GIVEN TASK – Copy exactly the lines from the one containing "The three.js and" to the one containing "points = leafPoints(base, ahead, left, size, rng)", both lines included, and nothing else.

MATERIAL –
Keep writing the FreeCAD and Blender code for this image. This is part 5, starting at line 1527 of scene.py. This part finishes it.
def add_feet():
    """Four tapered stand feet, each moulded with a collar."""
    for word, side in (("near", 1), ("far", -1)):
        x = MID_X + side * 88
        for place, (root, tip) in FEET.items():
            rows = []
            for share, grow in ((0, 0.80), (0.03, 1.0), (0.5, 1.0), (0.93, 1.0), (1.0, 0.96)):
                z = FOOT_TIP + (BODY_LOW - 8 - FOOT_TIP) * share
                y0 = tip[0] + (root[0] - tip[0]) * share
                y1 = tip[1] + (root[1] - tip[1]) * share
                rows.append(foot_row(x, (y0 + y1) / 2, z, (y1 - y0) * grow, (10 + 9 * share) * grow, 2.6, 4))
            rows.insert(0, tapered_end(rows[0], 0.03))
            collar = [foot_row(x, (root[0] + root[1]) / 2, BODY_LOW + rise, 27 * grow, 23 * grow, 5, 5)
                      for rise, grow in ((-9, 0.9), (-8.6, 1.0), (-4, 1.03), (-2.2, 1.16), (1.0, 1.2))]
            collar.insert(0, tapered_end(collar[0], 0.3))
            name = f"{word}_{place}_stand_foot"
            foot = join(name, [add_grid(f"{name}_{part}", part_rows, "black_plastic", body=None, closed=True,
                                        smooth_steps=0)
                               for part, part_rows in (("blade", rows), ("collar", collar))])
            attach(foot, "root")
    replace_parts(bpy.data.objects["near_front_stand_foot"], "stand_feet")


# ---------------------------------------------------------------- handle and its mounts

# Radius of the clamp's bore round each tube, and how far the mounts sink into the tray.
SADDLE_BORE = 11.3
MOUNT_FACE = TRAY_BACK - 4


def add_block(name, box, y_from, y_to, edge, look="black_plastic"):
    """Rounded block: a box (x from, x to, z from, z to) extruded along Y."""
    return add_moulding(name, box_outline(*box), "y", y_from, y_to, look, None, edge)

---

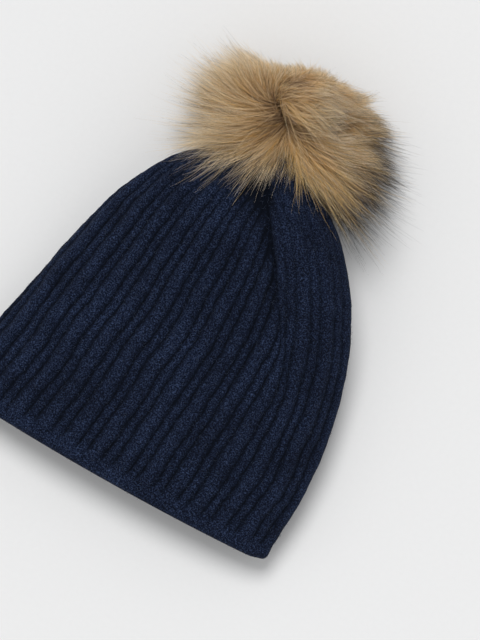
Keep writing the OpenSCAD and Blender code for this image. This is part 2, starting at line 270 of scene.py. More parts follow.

* * *

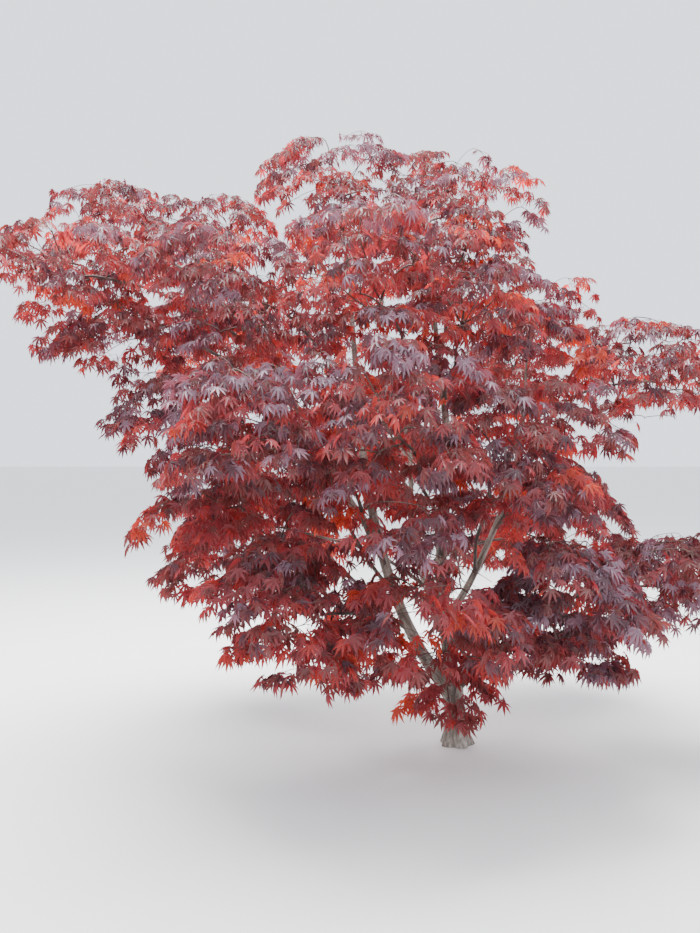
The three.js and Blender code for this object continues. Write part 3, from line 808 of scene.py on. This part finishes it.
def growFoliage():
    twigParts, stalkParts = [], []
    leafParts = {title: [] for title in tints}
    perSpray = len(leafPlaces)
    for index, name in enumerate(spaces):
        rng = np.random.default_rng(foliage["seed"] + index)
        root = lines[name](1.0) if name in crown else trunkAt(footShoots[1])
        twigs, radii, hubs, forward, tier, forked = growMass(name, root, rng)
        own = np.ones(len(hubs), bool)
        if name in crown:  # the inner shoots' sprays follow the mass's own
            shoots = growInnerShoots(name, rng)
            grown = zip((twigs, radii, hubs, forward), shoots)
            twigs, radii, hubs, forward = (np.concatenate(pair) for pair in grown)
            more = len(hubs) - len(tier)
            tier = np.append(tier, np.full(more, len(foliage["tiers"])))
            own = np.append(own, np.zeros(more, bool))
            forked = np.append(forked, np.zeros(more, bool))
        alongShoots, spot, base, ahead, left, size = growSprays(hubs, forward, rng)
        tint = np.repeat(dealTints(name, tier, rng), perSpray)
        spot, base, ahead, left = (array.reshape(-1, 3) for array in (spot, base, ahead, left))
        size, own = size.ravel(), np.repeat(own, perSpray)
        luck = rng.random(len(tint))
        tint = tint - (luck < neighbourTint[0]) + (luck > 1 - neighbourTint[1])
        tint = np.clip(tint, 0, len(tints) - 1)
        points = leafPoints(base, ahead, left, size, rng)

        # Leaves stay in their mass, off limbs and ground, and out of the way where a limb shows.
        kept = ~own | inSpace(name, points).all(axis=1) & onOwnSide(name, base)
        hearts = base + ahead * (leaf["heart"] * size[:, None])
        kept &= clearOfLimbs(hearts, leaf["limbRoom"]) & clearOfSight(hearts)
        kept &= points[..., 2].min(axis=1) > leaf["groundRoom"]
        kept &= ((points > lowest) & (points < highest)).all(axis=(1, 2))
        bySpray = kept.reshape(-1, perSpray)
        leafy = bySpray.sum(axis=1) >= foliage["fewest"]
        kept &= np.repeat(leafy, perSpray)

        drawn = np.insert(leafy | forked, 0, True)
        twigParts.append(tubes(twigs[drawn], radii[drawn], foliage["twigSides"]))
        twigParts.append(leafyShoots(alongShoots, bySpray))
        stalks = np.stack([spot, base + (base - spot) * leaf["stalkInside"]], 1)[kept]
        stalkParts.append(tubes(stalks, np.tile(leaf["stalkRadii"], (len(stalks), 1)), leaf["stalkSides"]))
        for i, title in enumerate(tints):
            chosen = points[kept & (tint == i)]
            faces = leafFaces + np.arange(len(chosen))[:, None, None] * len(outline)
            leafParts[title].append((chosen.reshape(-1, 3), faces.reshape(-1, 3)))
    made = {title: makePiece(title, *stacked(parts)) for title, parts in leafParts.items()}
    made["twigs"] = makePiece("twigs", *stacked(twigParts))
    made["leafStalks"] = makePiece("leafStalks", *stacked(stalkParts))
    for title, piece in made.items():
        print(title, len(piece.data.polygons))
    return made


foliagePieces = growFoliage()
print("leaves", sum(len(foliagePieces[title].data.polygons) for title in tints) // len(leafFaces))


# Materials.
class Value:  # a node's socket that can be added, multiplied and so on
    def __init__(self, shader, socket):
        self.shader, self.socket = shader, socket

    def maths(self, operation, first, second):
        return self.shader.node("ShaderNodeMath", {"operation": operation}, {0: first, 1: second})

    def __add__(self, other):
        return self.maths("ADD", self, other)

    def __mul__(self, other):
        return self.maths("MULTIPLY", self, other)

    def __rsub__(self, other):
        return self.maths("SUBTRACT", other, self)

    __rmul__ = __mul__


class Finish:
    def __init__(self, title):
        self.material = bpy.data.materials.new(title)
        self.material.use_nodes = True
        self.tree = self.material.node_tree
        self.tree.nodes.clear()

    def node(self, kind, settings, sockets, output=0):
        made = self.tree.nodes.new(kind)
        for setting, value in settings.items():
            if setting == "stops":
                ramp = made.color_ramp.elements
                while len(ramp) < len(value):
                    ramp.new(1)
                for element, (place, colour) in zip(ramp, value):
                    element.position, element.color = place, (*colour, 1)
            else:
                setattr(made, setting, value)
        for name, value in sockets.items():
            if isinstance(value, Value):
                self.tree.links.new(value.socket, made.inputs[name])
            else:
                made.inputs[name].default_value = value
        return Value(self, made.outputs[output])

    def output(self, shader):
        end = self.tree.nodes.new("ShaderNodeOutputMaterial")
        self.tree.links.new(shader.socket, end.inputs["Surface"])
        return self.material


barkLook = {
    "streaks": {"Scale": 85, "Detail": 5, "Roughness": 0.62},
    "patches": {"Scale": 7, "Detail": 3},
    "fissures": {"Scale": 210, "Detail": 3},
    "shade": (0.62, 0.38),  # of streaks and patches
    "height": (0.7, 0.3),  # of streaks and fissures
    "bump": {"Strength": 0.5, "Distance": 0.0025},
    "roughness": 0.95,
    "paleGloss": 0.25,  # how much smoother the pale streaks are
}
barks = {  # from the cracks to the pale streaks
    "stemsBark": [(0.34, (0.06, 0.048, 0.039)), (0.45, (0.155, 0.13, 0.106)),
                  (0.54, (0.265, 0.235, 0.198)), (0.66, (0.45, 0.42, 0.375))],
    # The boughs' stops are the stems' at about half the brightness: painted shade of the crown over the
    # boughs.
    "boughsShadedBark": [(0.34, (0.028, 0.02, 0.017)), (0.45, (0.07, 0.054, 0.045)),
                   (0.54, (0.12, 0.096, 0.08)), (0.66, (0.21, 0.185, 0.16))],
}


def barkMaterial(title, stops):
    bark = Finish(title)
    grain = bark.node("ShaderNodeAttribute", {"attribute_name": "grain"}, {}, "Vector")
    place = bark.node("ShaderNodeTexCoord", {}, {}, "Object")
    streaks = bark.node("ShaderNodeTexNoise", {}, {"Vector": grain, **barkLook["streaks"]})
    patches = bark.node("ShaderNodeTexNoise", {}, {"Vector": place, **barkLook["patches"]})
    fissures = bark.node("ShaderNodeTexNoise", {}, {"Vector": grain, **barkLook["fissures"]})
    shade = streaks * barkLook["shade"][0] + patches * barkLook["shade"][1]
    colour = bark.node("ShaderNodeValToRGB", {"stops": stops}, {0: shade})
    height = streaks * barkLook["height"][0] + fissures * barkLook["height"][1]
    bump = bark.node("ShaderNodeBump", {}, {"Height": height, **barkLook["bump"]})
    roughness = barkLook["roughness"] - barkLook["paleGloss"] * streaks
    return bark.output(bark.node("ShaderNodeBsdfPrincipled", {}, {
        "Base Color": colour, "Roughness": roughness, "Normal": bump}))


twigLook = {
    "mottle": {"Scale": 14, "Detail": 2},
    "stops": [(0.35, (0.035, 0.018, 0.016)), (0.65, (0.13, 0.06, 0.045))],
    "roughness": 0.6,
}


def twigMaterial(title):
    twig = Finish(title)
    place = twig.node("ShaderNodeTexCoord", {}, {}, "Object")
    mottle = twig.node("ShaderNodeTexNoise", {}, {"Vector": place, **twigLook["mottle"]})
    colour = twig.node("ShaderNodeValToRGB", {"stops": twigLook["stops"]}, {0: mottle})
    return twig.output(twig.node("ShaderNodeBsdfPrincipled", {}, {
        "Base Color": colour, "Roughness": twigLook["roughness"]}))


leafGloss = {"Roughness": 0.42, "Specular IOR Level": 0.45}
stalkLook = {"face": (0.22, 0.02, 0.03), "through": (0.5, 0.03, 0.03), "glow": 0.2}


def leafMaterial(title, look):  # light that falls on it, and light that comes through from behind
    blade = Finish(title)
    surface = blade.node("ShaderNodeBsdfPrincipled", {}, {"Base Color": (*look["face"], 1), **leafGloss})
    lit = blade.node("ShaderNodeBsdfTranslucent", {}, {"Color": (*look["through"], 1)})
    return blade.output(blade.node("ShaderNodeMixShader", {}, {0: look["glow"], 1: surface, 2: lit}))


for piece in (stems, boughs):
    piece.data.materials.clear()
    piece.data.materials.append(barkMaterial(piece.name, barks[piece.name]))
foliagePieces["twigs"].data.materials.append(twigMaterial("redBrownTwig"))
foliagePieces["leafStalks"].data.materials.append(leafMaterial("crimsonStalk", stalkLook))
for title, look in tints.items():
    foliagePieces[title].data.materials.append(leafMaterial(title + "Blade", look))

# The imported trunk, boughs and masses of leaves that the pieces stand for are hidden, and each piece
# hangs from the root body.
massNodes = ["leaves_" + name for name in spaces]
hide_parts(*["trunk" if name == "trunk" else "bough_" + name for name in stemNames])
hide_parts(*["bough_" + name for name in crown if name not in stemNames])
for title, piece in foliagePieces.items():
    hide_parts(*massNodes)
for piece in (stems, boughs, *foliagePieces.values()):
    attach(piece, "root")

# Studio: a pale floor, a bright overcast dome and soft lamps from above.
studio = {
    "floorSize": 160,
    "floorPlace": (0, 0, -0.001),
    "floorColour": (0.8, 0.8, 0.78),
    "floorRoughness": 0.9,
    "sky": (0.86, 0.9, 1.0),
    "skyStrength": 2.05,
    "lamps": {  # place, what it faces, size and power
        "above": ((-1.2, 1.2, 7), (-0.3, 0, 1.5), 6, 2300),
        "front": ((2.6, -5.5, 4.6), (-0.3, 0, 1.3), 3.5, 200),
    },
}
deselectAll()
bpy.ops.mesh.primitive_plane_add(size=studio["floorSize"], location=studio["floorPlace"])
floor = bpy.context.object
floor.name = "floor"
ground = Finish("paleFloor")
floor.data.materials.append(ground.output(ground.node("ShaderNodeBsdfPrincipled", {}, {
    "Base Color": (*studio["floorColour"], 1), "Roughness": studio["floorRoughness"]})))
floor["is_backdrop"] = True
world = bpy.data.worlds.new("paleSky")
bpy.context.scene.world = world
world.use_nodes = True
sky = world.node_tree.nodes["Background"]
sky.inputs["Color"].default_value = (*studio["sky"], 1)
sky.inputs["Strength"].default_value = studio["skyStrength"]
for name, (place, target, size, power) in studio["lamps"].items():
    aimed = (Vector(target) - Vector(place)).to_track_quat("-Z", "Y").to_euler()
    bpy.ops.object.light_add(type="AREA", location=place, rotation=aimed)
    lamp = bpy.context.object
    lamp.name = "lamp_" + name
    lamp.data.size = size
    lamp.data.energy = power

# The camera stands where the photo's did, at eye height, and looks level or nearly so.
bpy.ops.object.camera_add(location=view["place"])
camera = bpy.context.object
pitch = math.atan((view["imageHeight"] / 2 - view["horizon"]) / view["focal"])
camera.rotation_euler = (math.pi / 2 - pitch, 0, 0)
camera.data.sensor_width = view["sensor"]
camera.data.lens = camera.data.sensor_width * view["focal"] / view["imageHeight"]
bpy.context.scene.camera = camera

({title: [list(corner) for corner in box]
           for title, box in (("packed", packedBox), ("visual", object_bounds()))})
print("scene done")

SOLUTION –
The three.js and Blender code for this object continues. Write part 3, from line 808 of scene.py on. This part finishes it.
def growFoliage():
    twigParts, stalkParts = [], []
    leafParts = {title: [] for title in tints}
    perSpray = len(leafPlaces)
    for index, name in enumerate(spaces):
        rng = np.random.default_rng(foliage["seed"] + index)
        root = lines[name](1.0) if name in crown else trunkAt(footShoots[1])
        twigs, radii, hubs, forward, tier, forked = growMass(name, root, rng)
        own = np.ones(len(hubs), bool)
        if name in crown:  # the inner shoots' sprays follow the mass's own
            shoots = growInnerShoots(name, rng)
            grown = zip((twigs, radii, hubs, forward), shoots)
            twigs, radii, hubs, forward = (np.concatenate(pair) for pair in grown)
            more = len(hubs) - len(tier)
            tier = np.append(tier, np.full(more, len(foliage["tiers"])))
            own = np.append(own, np.zeros(more, bool))
            forked = np.append(forked, np.zeros(more, bool))
        alongShoots, spot, base, ahead, left, size = growSprays(hubs, forward, rng)
        tint = np.repeat(dealTints(name, tier, rng), perSpray)
        spot, base, ahead, left = (array.reshape(-1, 3) for array in (spot, base, ahead, left))
        size, own = size.ravel(), np.repeat(own, perSpray)
        luck = rng.random(len(tint))
        tint = tint - (luck < neighbourTint[0]) + (luck > 1 - neighbourTint[1])
        tint = np.clip(tint, 0, len(tints) - 1)
        points = leafPoints(base, ahead, left, size, rng)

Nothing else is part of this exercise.